In this light, it may be helpful considering what we look for when an entrepreneur walks through our doors, either in search of funding from the 4Di Exponential Tech Fund, entry into this year’s Startupbootcamp InsurTech accelerator, or a potential partnership with one ofMMI’s business units.  Essentially, before committing money and too much time to a venture, we try to ascertain the extent to which the entrepreneur has the required mettle for success, based on what appears in the past to have been the critical success factors across multitudes of entrepreneurs.  Naturally, this is in addition to an assessment of other key aspects around, inter alia, the market size, the product and general team quality and makeup.
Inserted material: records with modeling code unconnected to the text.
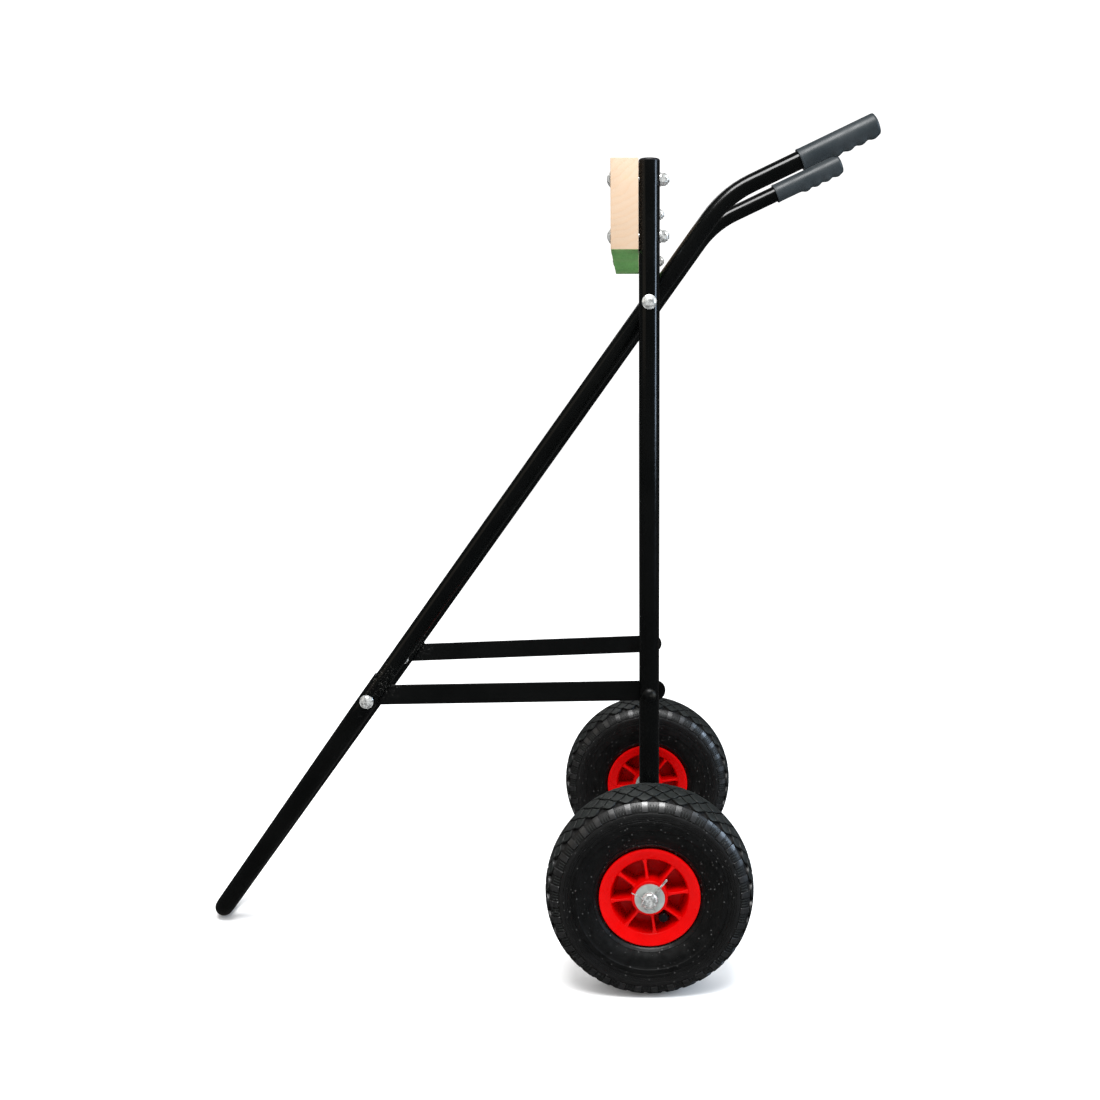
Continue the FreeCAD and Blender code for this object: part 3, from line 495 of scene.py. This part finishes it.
def scale_map(top, side_run, tip, phase, lens=False):
    """Maps the unit square on one scale of the tread. Its corners are the top, two sides and the tip.
    A lens has two rounded ends, and any other scale has a top shaped by its neighbours' edges."""
    def upper(t, sign):
        if lens:
            return Vector((scale_edge(top, side_run, t), phase + sign * t / 2))
        return Vector((scale_edge(side_run, top, 1 - t), phase + sign * t / 2))

    def lower(t, sign):
        return Vector((scale_edge(tip, side_run, 1 - t), phase + sign * (1 - t) / 2))

    def point(u, v):
        edges = upper(u, 1) * (1 - v) + lower(u, -1) * v + upper(v, -1) * (1 - u) + lower(v, 1) * u
        corners = (upper(0, 1) * (1 - u) * (1 - v) + upper(1, 1) * u * (1 - v)
                   + upper(1, -1) * (1 - u) * v + lower(1, 1) * u * v)
        return edges - corners
    return point


def bar_map(start, end, phase, half_wide):
    """Maps the unit square on a radial bar of the shoulder."""
    def point(u, v):
        return Vector((start + (end - start) * u, phase + half_wide * (2 * v - 1)))
    return point


def tread_block(shell, put, place_on, lift, depth, margin, steps, finish):
    """One raised rubber block with a small chamfer and sloping sides."""
    inner = [margin * 1.6 + (1 - margin * 3.2) * step / steps for step in range(steps + 1)]
    shares = [margin] + inner + [1 - margin]

    def at(u, v, level):
        run, phase = place_on(u, v)
        radius, out = SKIN.at(run, level)
        return put(radius, math.pi / 2 + (phase + TREAD_TURN) * PITCH_ANGLE, out)

    last = len(shares) - 1
    rows = [[at(u, v, lift - (BLOCK_CHAMFER if i in (0, last) or j in (0, last) else 0.0))
             for j, v in enumerate(shares)] for i, u in enumerate(shares)]
    first, wide = shell.grid(rows, finish=finish), len(shares)
    around = ([(0, j) for j in range(last)] + [(i, last) for i in range(last)]
              + [(last, j) for j in range(last, 0, -1)] + [(i, 0) for i in range(last, 0, -1)])
    root = len(shell.points)
    spread = margin * 0.55

    def widened(share):
        return spread if share == margin else 1 - spread if share == 1 - margin else share

    for i, j in around:
        shell.points.append(at(widened(shares[i]), widened(shares[j]), lift - depth))
    count = len(around)
    for k, (i, j) in enumerate(around):
        following = around[(k + 1) % count]
        shell.face((first + i * wide + j, root + k, root + (k + 1) % count,
                    first + following[0] * wide + following[1]))
    shell.face(range(root, root + count))


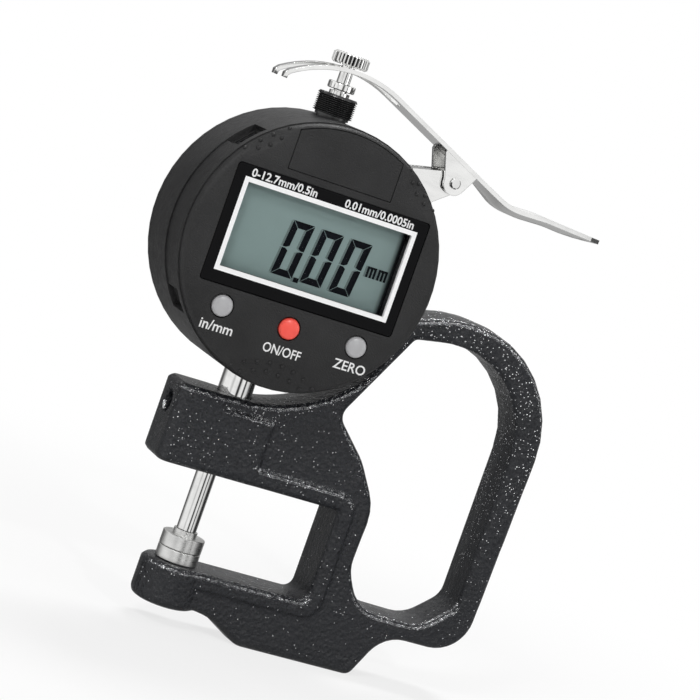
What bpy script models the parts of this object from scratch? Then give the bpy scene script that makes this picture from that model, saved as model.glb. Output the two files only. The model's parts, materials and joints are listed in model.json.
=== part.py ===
"""Digital thickness gauge: a cast frame with a digital indicator clamped in its arm by the stem.

Sizes are in millimetres and become metres when a mesh is made.
X points right, -Y points to the reader and Z runs up the spindle.
The origin is the middle of the anvil's measuring face.
"""
import math

import bmesh
import bpy
from mathutils import Matrix, Vector

MM = 0.001

# Clearances
FIT = 0.15             # radial play of a rod in its bush or a screw in its hole
SEAT_GAP = 0.3         # gap left between faces that touch on the real gauge
CONTACT_GAP = 0.1      # gap left between the two measuring faces
MERGE = 0.03           # how far one casting block stands proud of the next, so that no faces coincide
WEB_INSET = 0.4        # how far the web's parting line stays behind the throat's walls

# Measuring faces and spindle
TRAVEL = 12.7
CONTACT_R = 5.0
CONTACT_H = 3.2
CONTACT_CHAMFER = 0.15
HUB_R = 2.8
HUB_H = 1.2
STUD_R = 1.1
STUD_L = 4.5
ANVIL_H = 3.0
ANVIL_SHANK_R = 2.5
ANVIL_SHANK_L = 7.0
SPINDLE_R = 2.35
ROD_R = 1.55
ROD_END_R = 0.9
CAP_R = 4.3
CAP_H = 2.8
CAP_FLUTES = 24
CAP_FLUTE_DEPTH = 0.35
STOP_R = 3.2
STOP_H = 1.7

# Frame: throat, arms and foot
WEB_T = 12.6
RIM_T = 14.0
EDGE_R = 0.9
PARTING_RIDGE = 0.25
FOOT_Z = -17.35
FOOT_LEFT = 18.6
FOOT_RIGHT = 47.7
ARM_BOTTOM = 19.2
ARM_TOP = 37.4
ARM_LEFT = -14.5
BLOCK_RIGHT = 8.8
BLOCK_CORNER_R = 2.4
BLOCK_STEP_DROP = 2.6
STEP_FADE = (-5.5, -1.5)
THROAT_BACK = 31.3
THROAT_R = 2.3
RIM_W = 4.2
RIM_TOP_H = 4.5        # height of the rim over the throat's roof
RIM_BOTTOM_H = 4.3     # and under its floor
BOSS_R = 7.9
BOSS_H = 9.9
CLAMP_HOLE_R = 2.5
CLAMP_Z = 31.8
CLAMP_SCREW_R = 2.2
CLAMP_SCREW_L = 6.0
CLAMP_HEX = 2.5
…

Six traits investors look for in an entrepreneur

1. Passion

With respect to the entrepreneur, we need to see a significant level of passion on their part for the problem that they intend to solve, as well as for the solution that they propose to deliver to their target customers.  Without this passion and a deep internal drive, it is unlikely that they will show the necessary perseverance, resilience and punishingly high work rate that is required, often over many years, in the highly demanding process of successfully developing and growing their business.

2. Coachability

Passion can have a dark side, however, manifesting in obstinacy and an inability to take feedback and advice, often to the detriment of the business. Consequently, we are also on the lookout for a productive balance between passion, drive and open-mindedness.  We need to have a sense that the entrepreneur will be truly open to market feedback and be coachable, as and when the need arises.

3. Commitment

“Skin in the game” commitment is also critical for us to assess as investors. A founder who merely has optionality on the upside of a business, rather than a deep level of commitment and perhaps something to lose, isn’t sufficiently aligned with investors and may find it easier to drop out of the race when the going gets really tough. And it invariably gets a lot tougher than anyone expected when they first set out. It’s not uncommon to hear from entrepreneurs that if they knew at the start what they know now, they likely wouldn’t have begun in the first place.

4. Mastery

Passion, commitment, open-mindedness and coachability are not enough.  It is critical that the entrepreneur has developed a very high degree of mastery over the problem domain, which can be complex in the areas of insurance, health and wellness that interestsus.  Importantly, this mastery should not be restricted to thorough desk-top research, which is taken as a given.  We need to see evidence of extensive learning through observation and interaction with potential customers and other stakeholders out “in the wild”, in an effort to confirm the true existence of the problem, develop a deep understanding of its subtleties and nuances and develop a creative and compelling solution.  Without such a deep immersion and the knowledge base that flows from it, the odds of success for the entrepreneur fall off dramatically.

5. Data-driven mind-set

The most successful entrepreneurs have a high respect for their scarce resources and consequently take considerable care to test the relevance of their proposed solutions before approaching the market for funding.  Accordingly, we look for a data-driven mind-set that utilizes well-designed tests to confirm or refute the entrepreneur’s initial hunches and assumptions, rather than an unscientific, disorganized and sporadic approach that reduces learning, squanders scarce resources and ultimately dramatically reduces the chances of success.  The entrepreneur must be willing and able to change their mind in the face of disconfirming evidence, pivoting the different aspects of their business model until they find a way to profitably deliver a compelling value proposition to their chosen market on a scalable and sustainable basis.

6. Learner

Finally, the entrepreneurial journey can be a long one and the skill-sets that are required evolve as the business moves through its various phases.  The successful entrepreneur is a continuous learner that always strives to update their skillsets and to broaden the capabilities of the crack team surrounding them as the company evolves, particularly under hyper-growth conditions.

The above is far from an exhaustive list, but if you feel that these points resonate with you, then perhaps you have what it takes to be a successful entrepreneur.